-- BEGIN Extracted material --

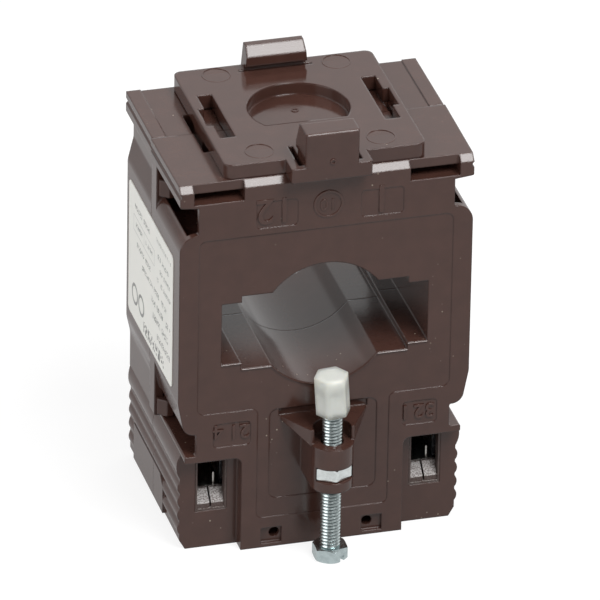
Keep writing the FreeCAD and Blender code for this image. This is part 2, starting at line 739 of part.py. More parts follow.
def clamp_nut():
    nut = hexagon(nut_af, screw_y, (nut_z, nut_z + nut_height), 90)
    hole = rod_z(0, screw_y, (nut_z - over, nut_z + nut_height + over),
                 screw_radius + run_clearance)
    return nut.cut(hole)


def screw_cap():
    cap = hexagon(cap_af, screw_y, cap_z, 0)
    bore = rod_z(0, screw_y, (cap_z[0] - over, cap_z[0] + cap_grip + run_clearance),
                 screw_radius + run_clearance)
    return cap.cut(bore)


def rating_label():
    corners = [(label_y[1], label_z[1], label_corner), (label_y[1], label_z[0], label_corner),
               (label_y[0], label_z[0], label_corner), (label_y[0], label_z[1], label_corner)]
    return prism("yz", corners, -half_width - label_thickness, -half_width)


# ---- core and winding ----
def coil_layer(inset):
    """Ring solid that fills the coil's section, inset from the winding's own surface."""
    y_span = (coil_y[0] + inset, coil_y[1] - inset)
    outer = rounded_plate(coil_outer[0] - inset, coil_outer[1] - inset,
                          coil_outer_radius - inset, y_span)
    inner = rounded_plate(coil_inner[0] + inset, coil_inner[1] + inset,
                          coil_inner_radius + inset, y_span)
    return outer.cut(inner)


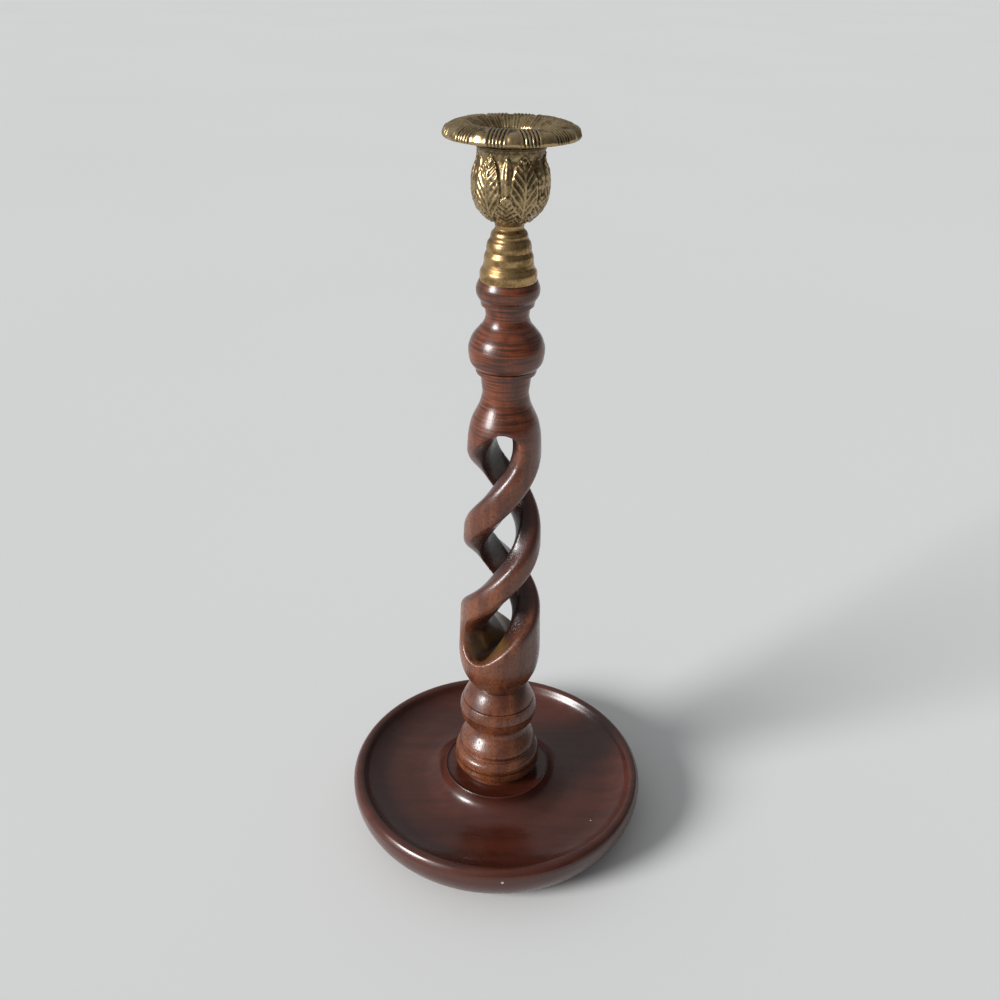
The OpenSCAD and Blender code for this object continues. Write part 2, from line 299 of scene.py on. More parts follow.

-- END Extracted material --

_Exercise brief_
Give all the records again. Match them exactly.

_Final result_
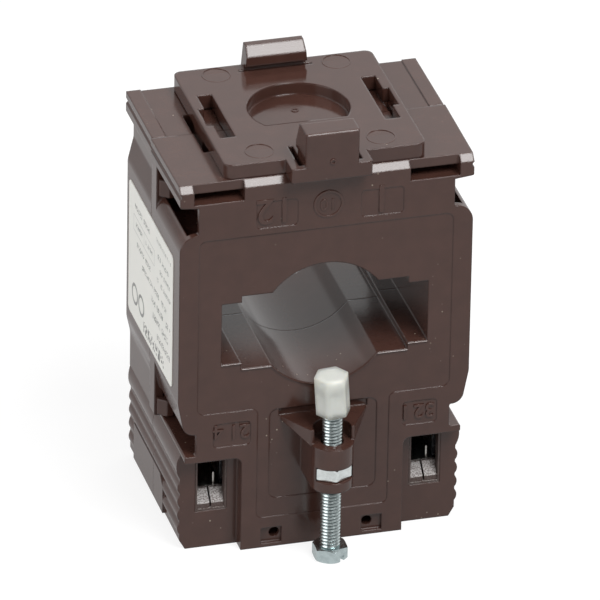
Keep writing the FreeCAD and Blender code for this image. This is part 2, starting at line 739 of part.py. More parts follow.
def clamp_nut():
    nut = hexagon(nut_af, screw_y, (nut_z, nut_z + nut_height), 90)
    hole = rod_z(0, screw_y, (nut_z - over, nut_z + nut_height + over),
                 screw_radius + run_clearance)
    return nut.cut(hole)


def screw_cap():
    cap = hexagon(cap_af, screw_y, cap_z, 0)
    bore = rod_z(0, screw_y, (cap_z[0] - over, cap_z[0] + cap_grip + run_clearance),
                 screw_radius + run_clearance)
    return cap.cut(bore)


def rating_label():
    corners = [(label_y[1], label_z[1], label_corner), (label_y[1], label_z[0], label_corner),
               (label_y[0], label_z[0], label_corner), (label_y[0], label_z[1], label_corner)]
    return prism("yz", corners, -half_width - label_thickness, -half_width)


# ---- core and winding ----
def coil_layer(inset):
    """Ring solid that fills the coil's section, inset from the winding's own surface."""
    y_span = (coil_y[0] + inset, coil_y[1] - inset)
    outer = rounded_plate(coil_outer[0] - inset, coil_outer[1] - inset,
                          coil_outer_radius - inset, y_span)
    inner = rounded_plate(coil_inner[0] + inset, coil_inner[1] + inset,
                          coil_inner_radius + inset, y_span)
    return outer.cut(inner)


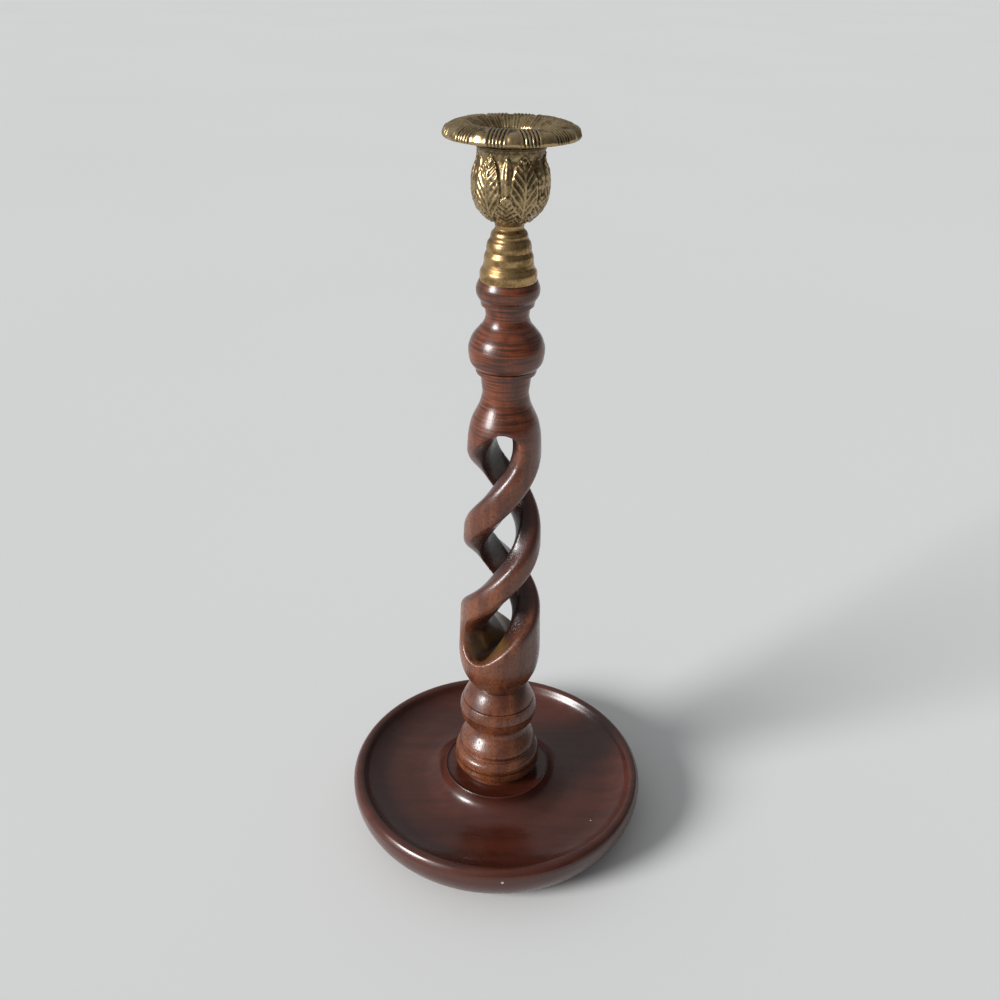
The OpenSCAD and Blender code for this object continues. Write part 2, from line 299 of scene.py on. More parts follow.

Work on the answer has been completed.